## DATA SUPPLIED
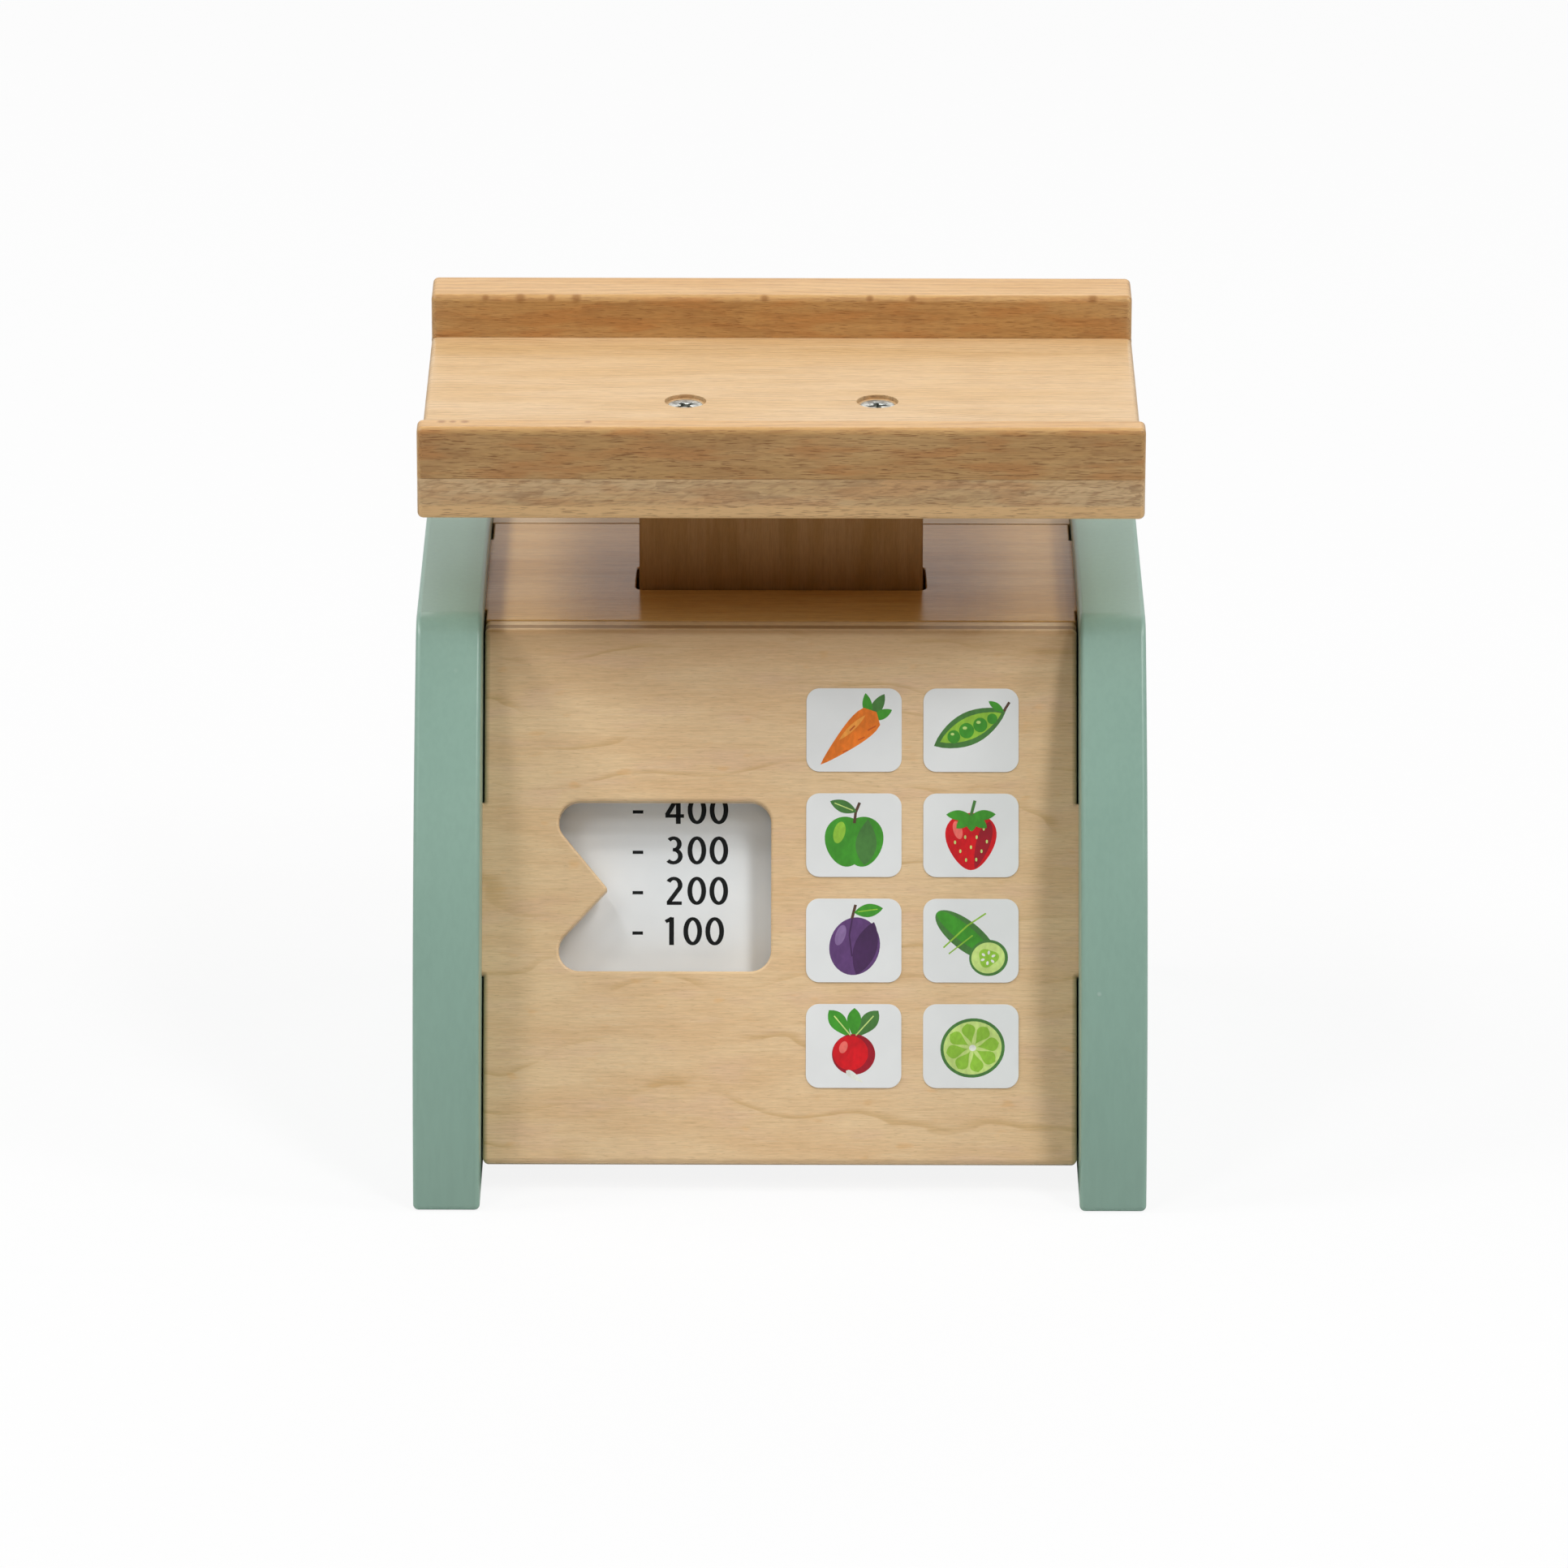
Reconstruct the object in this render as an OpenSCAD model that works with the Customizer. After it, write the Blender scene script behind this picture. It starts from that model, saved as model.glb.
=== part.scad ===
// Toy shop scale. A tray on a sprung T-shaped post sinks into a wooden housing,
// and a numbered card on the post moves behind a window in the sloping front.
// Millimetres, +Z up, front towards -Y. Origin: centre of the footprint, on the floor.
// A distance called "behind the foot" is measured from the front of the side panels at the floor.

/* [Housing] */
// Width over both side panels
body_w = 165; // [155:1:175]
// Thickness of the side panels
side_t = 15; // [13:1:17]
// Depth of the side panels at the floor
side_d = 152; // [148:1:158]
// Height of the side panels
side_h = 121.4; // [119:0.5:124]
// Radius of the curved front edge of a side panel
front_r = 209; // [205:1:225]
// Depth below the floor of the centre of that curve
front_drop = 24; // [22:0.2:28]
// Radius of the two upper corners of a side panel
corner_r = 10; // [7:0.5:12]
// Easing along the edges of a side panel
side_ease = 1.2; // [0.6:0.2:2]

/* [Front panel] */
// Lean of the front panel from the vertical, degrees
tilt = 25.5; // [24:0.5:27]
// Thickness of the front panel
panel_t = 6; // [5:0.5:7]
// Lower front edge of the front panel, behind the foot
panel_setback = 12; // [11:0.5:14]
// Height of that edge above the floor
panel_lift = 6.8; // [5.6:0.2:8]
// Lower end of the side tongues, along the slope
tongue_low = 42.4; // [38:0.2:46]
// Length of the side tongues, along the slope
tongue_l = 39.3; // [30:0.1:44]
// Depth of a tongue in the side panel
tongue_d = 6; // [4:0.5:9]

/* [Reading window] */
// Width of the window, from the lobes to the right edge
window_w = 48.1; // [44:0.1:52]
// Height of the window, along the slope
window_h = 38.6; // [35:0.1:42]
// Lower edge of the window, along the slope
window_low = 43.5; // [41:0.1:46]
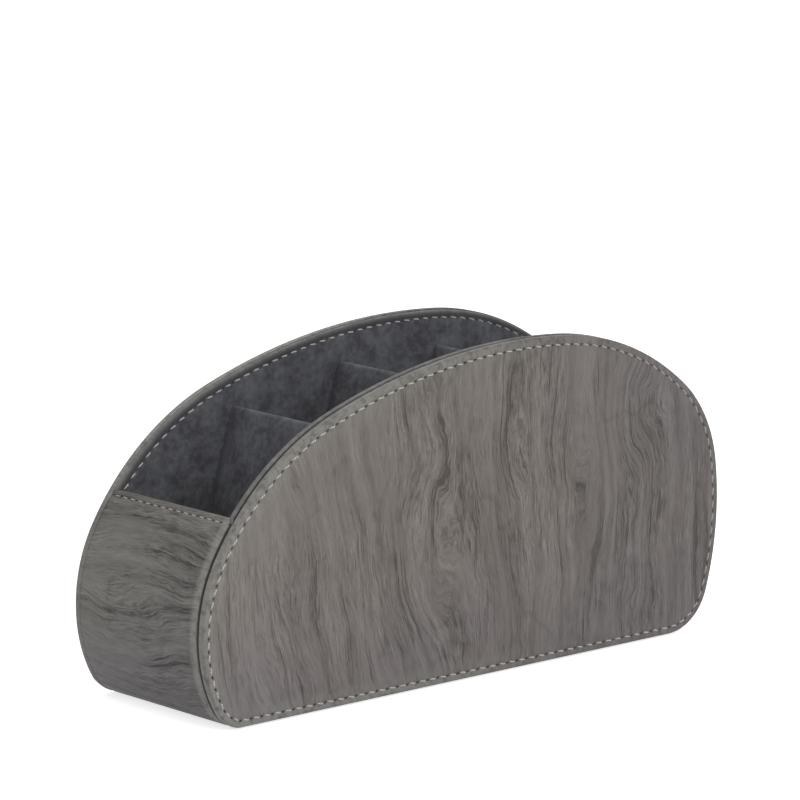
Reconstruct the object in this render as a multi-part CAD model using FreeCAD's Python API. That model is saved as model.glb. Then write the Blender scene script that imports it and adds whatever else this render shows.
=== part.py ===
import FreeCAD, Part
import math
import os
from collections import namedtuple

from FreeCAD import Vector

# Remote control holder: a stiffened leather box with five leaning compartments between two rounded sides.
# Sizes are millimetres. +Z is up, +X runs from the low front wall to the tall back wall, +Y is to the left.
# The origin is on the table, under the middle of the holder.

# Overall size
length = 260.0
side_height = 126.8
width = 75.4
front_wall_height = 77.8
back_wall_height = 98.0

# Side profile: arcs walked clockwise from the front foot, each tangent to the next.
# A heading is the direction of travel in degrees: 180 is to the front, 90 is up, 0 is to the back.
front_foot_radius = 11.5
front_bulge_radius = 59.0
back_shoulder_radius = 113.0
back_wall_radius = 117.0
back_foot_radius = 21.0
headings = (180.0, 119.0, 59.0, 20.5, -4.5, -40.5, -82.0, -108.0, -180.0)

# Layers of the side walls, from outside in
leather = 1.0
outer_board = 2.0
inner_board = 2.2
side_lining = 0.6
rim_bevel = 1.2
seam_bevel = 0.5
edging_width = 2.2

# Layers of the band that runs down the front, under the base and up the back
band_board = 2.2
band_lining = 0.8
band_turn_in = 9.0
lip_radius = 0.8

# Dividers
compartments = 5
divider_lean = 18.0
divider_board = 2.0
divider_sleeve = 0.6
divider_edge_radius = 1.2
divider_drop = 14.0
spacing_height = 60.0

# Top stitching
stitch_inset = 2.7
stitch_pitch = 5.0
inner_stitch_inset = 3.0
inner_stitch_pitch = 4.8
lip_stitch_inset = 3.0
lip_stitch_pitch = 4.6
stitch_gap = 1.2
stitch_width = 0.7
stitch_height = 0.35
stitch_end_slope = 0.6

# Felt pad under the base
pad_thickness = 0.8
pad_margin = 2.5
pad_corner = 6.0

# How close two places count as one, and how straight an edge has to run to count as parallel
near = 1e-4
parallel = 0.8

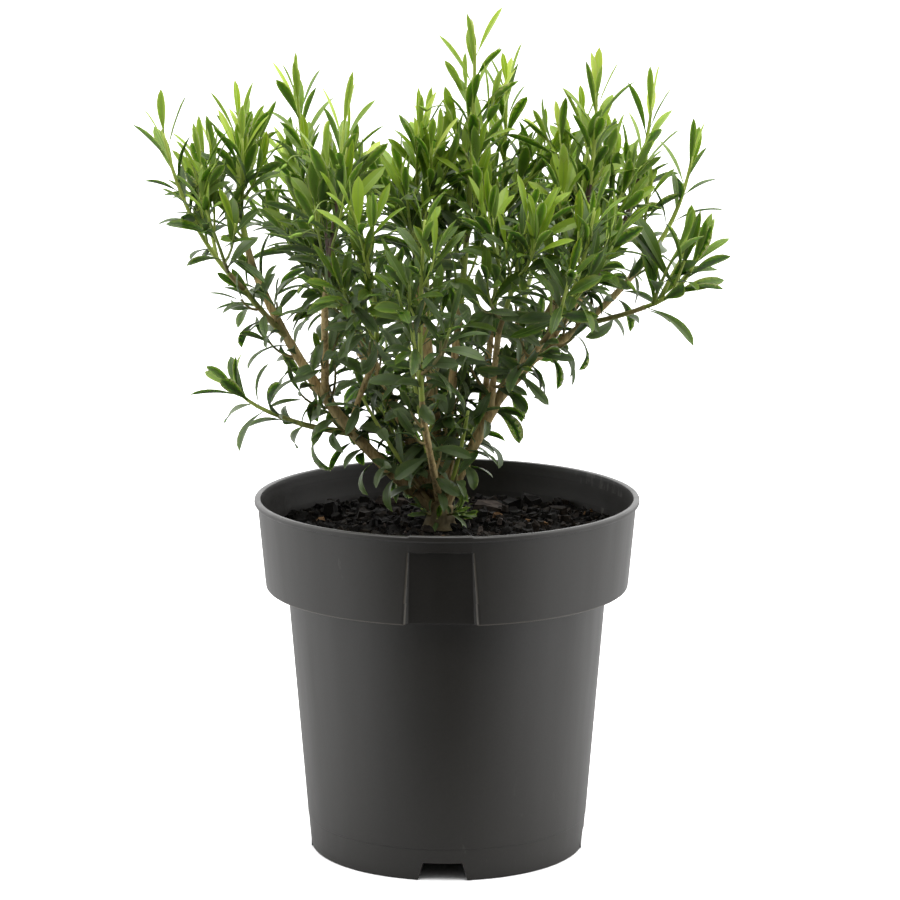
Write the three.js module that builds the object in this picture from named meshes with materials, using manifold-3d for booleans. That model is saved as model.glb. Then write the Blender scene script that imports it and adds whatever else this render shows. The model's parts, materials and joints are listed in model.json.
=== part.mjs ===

## TASK BRIEF
Show, from the material above, each line that includes the string "FreeCAD".

## WORKED SOLUTION
Reconstruct the object in this render as a multi-part CAD model using FreeCAD's Python API. That model is saved as model.glb. Then write the Blender scene script that imports it and adds whatever else this render shows.
import FreeCAD, Part
from FreeCAD import Vector